[ClusterLabs] In N+1 cluster, add/delete of one resource result in other node resources to restart

Mon May 15 16:41:44 CEST 2017

On 05/15/2017 06:59 AM, Klaus Wenninger wrote:
> On 05/15/2017 12:25 PM, Anu Pillai wrote:
>> Hi Klaus,
>>
>> Please find attached cib.xml as well as corosync.conf.

Maybe you're only setting this while testing, but having
stonith-enabled=false and no-quorum-policy=ignore is highly dangerous in
any kind of network split.

FYI, default-action-timeout is deprecated in favor of setting a timeout
in op_defaults, but it doesn't hurt anything.

> Why wouldn't you keep placement-strategy with default
> to keep things simple. You aren't using any load-balancing
> anyway as far as I understood it.

It looks like the intent is to use placement-strategy to limit each node
to 1 resource. The configuration looks good for that.

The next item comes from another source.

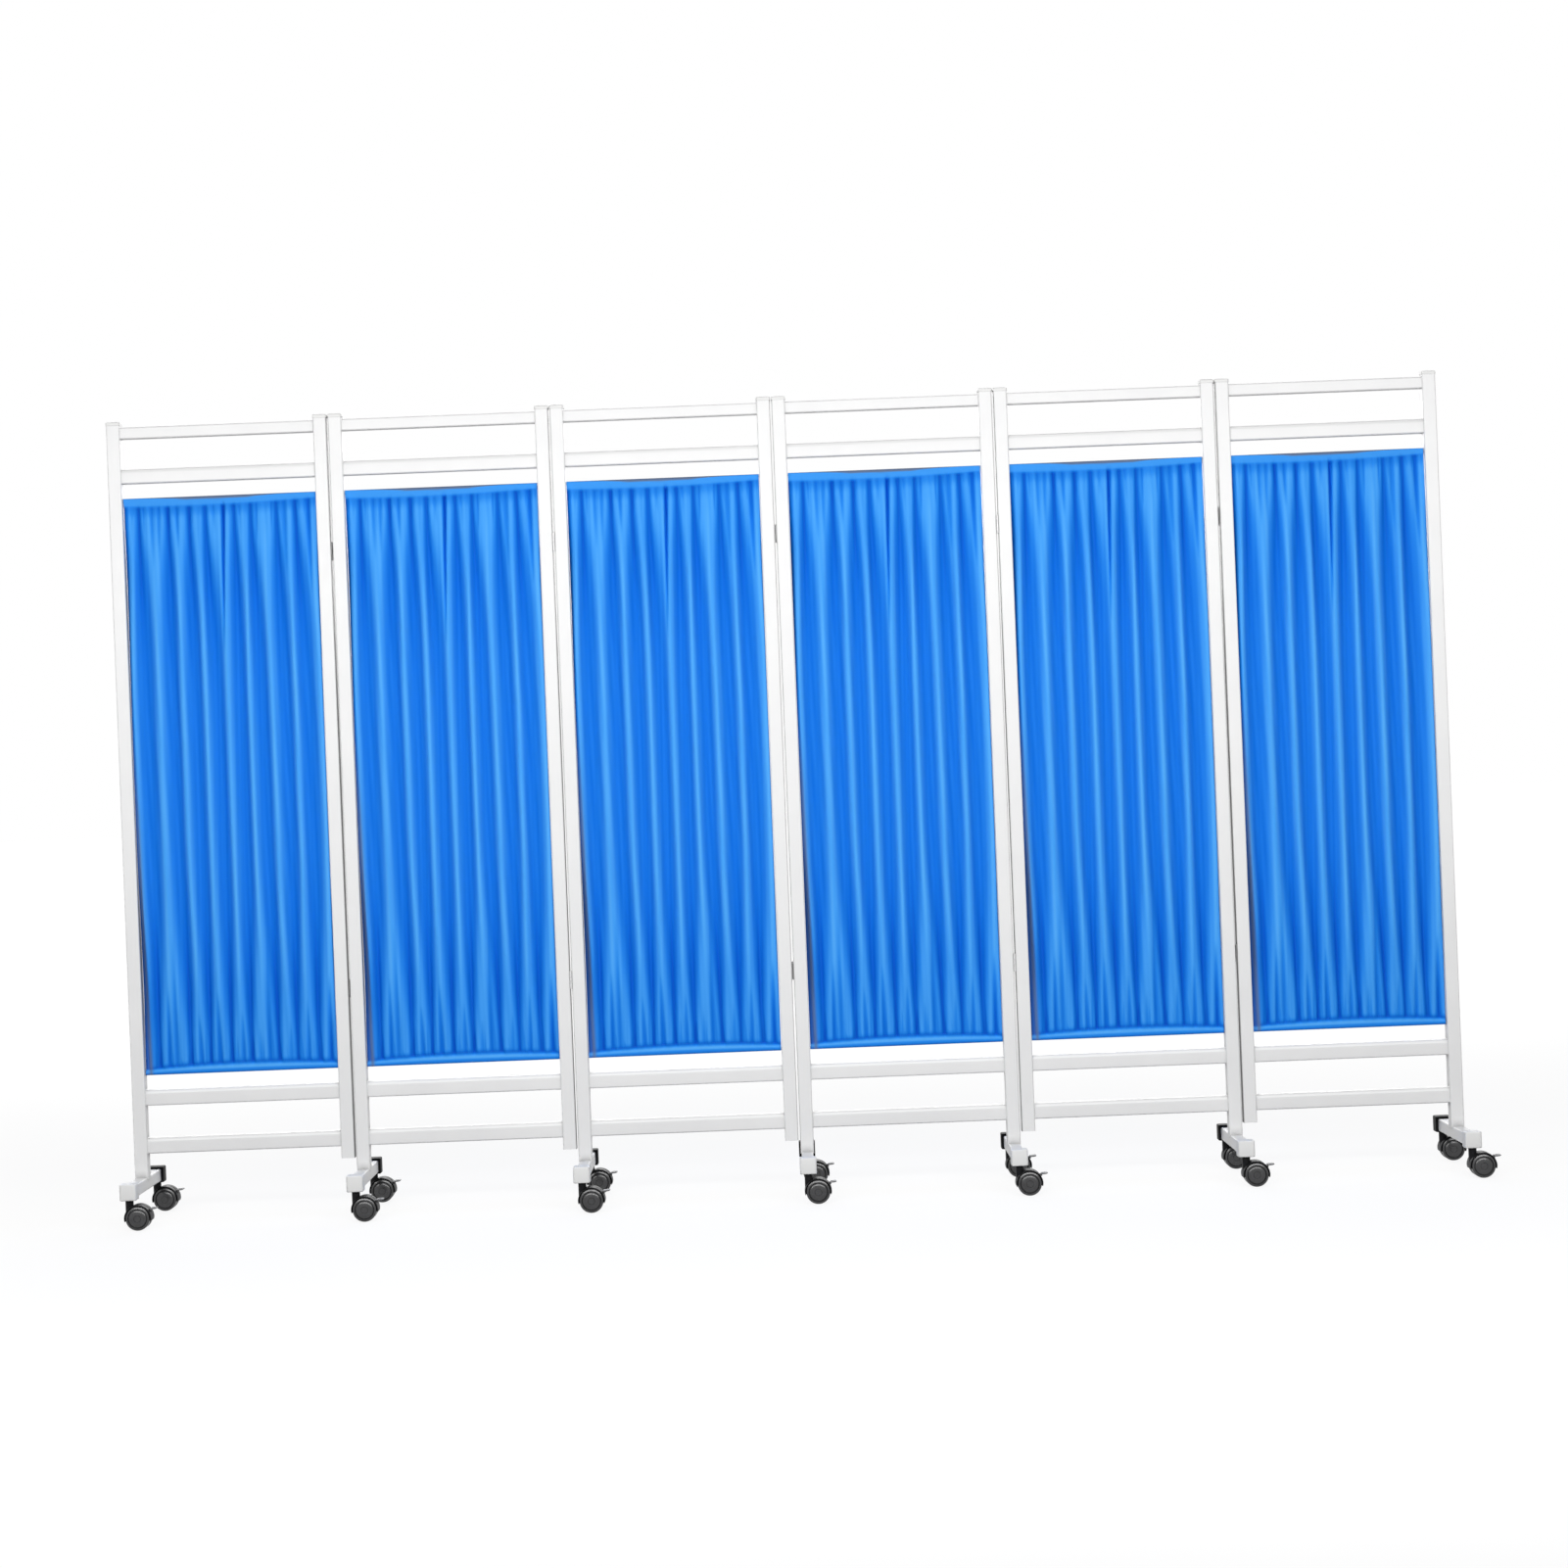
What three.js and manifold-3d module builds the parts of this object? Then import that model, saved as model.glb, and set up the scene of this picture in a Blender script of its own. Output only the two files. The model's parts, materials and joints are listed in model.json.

> Haven't used resource-stickiness=INF. No idea which strange
> behavior that triggers. Try to have it just higher than what
> the other scores might some up to.

Either way would be fine. Using INFINITY ensures that no other
combination of scores will override it.

> I might have overseen something in your scores but otherwise
> there is nothing obvious to me.
> 
> Regards,
> Klaus

I don't see anything obvious either. If you have logs around the time of
the incident, that might help.

>> Regards,
>> Aswathi
>>
>> On Mon, May 15, 2017 at 2:46 PM, Klaus Wenninger <kwenning at redhat.com
>> <mailto:kwenning at redhat.com>> wrote:
>>
>>     On 05/15/2017 09:36 AM, Anu Pillai wrote:
>>     > Hi,
>>     >
>>     > We are running pacemaker cluster for managing our resources. We
>>     have 6
>>     > system running 5 resources and one is acting as standby. We have a
>>     > restriction that, only one resource can run in one node. But our
>>     > observation is whenever we add or delete a resource from cluster all
>>     > the remaining resources in the cluster are stopped and started back.
>>     >
>>     > Can you please guide us whether this normal behavior or we are
>>     missing
>>     > any configuration that is leading to this issue.
>>
>>     It should definitely be possible to prevent this behavior.
>>     If you share your config with us we might be able to
>>     track that down.
>>
>>     Regards,
>>     Klaus
>>
>>     >
>>     > Regards
>>     > Aswathi